The "difficult task […] to determine when, owing to its characteristics, a subjective feeling of displeasure may be deemed, in each case, to be non-material damage" shall be the responsibility of the national courts. In doing so, the Advocate General concedes, "that there is a fine line between mere upset (which is not eligible for compensation) and genuine non-material damage (which is eligible for compensation) and [that he is] aware of how complicated it is to delimit […] the two categories".

Practical impact of the EU Advocate General’s opinion

The Advocate General has presented the ECJ with a very well-reasoned opinion using basic and acknowledged legal methods of interpretation. In doing so, he contradicts an extensive interpretation of Article 82 GDPR and takes into account the meaning and purpose of data protection as well as the needs of a digital society.

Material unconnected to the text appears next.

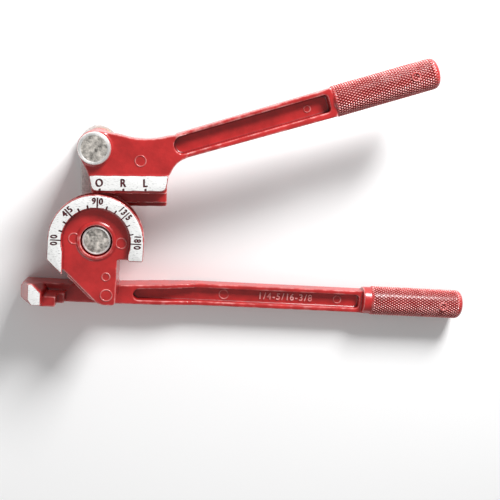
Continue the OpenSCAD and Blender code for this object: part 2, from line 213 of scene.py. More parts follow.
@dataclass(frozen=True)
class Finish:
    """A finish's name and its plain values; each kind of finish adds its own nodes."""

    name: str
    slot: str
    colour: Colour
    roughness: float

    def _start(self) -> tuple[Material, Tree, Node]:
        """Make an empty material.

        Returns:
            The material, its tree and its Principled node.
        """
        material = bpy.data.materials.new(self.name)
        material.use_nodes = True
        tree = material.node_tree
        return material, tree, tree.nodes["Principled BSDF"]

    @staticmethod
    def _mottle(tree: Tree, fine: float, coarse: float, mix: float) -> Node:
        """Place the mottle group in a material with its own values."""
        node = tree.nodes.new("ShaderNodeGroup")
        node.node_tree = Effects.mottle()
        for label, value in (("Fine", fine), ("Coarse", coarse), ("Mix", mix)):
            node.inputs[label].default_value = value
        return node

    @staticmethod
    def _ramp(tree: Tree, value: Socket, stops: Iterable[tuple[float, Colour]]) -> Socket:
        """Colour a value by a ramp.

        Args:
            tree: The material's tree.
            value: The socket to colour.
            stops: Position and colour of each stop, in order.

        Returns:
            The ramp's colour socket.
        """
        ramp = tree.nodes.new("ShaderNodeValToRGB")
        points = list(stops)
        while len(ramp.color_ramp.elements) < len(points):
            ramp.color_ramp.elements.new(0.5)
        for element, (position, colour) in zip(ramp.color_ramp.elements, points, strict=True):
            element.position = position
            element.color = (*colour, 1.0)
        tree.links.new(value, ramp.inputs["Fac"])
        return ramp.outputs["Color"]

    @staticmethod
    def _blend(tree: Tree, factor: Socket, a: Socket | Colour, b: Socket | Colour) -> Socket:
        """Blend two colours by a mask and return the colour socket."""
        mix = tree.nodes.new("ShaderNodeMix")
        mix.data_type = "RGBA"
        tree.links.new(factor, mix.inputs["Factor"])
        for socket, value in ((mix.inputs[6], a), (mix.inputs[7], b)):
            if isinstance(value, tuple):
                socket.default_value = (*value, 1.0)
            else:
                tree.links.new(value, socket)
        return mix.outputs[2]

    @staticmethod
    def _spread(tree: Tree, value: Socket, low: float, high: float) -> Socket:
        """Map a value in 0 to 1 onto low to high."""
        spread = tree.nodes.new("ShaderNodeMapRange")
        spread.inputs["To Min"].default_value = low
        spread.inputs["To Max"].default_value = high
        tree.links.new(value, spread.inputs["Value"])
        return spread.outputs["Result"]

    @staticmethod
    def _relief(tree: Tree, shader: Node, height: Socket, strength: float, depth: float) -> None:
        """Feed a height to the shader's normal through a bump."""
        bump = tree.nodes.new("ShaderNodeBump")
        bump.inputs["Strength"].default_value = strength
        bump.inputs["Distance"].default_value = depth
        tree.links.new(height, bump.inputs["Height"])
        tree.links.new(bump.outputs["Normal"], shader.inputs["Normal"])

    def build(self) -> Material:
        """Make the material."""
        raise NotImplementedError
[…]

The argumentation of the Advocate General could be crucial for at least two reasons. Firstly, it is in direct contrast to case law, which awards compensation for damages even without proof of any actual damage arguing with a supposed deterring and sanctioning effect of GDPR damages. Secondly, after a data breach, affected data subjects still need to prove what damages they may have suffered from the data breach beyond the mere loss of control over their personal data. Whether the mere possibility of identity theft after a data breach would be sufficient to give rise to non-material damages (see for example Regional Court of Cologne, decision dated 18 May 2022, case number 28 O 328/21 – EUR 1,200; Regional Court of Munich I, decision dated 9 December 2021, case number 31 O 16606/20 – EUR 2,500) remains to be seen and could be very well challenged. Awarding non-material damages for delayed or incomplete reactions to data subject access request (see for example Labour Court of Düsseldorf, decision dated 5 March 2020, case number 9 Ca 6557/18 – total amount of EUR 5,000; Regional Labour Court of Hamm, decision dated 11 May 2021, case number 6 Sa 1260/20 – EUR 1,000), for unsolicited marketing emails (Local Court of Pfaffenhofen/Ilm, decision dated 9 September 2021, case number 2 C 133/21 – EUR 300) or the mere transfer of an IP-Address to a country outside the EU (Regional Court of Munich I, decision dated 20 January 2022, case number 3 O 17493/20 – EUR 100) would definitely not be possible anymore if the ECJ follows the Advocate General’s opinion.

It should be noted that the Advocate General’s opinion is only a proposal to the ECJ and has no legally binding effect. However, the ECJ has shown a tendency in the past to follow well-argued opinions. If the ECJ were to follow this opinion, the Austrian Supreme Court would have to reconsider whether the political affinity attributed to the claimant was indeed damaging to his reputation and whether his feeling of "great upset and a loss of confidence" crossed this line. The special category of personal data revealing a political opinion within the meaning of Art. 9(1) GDPR is also likely to play an important role in this context.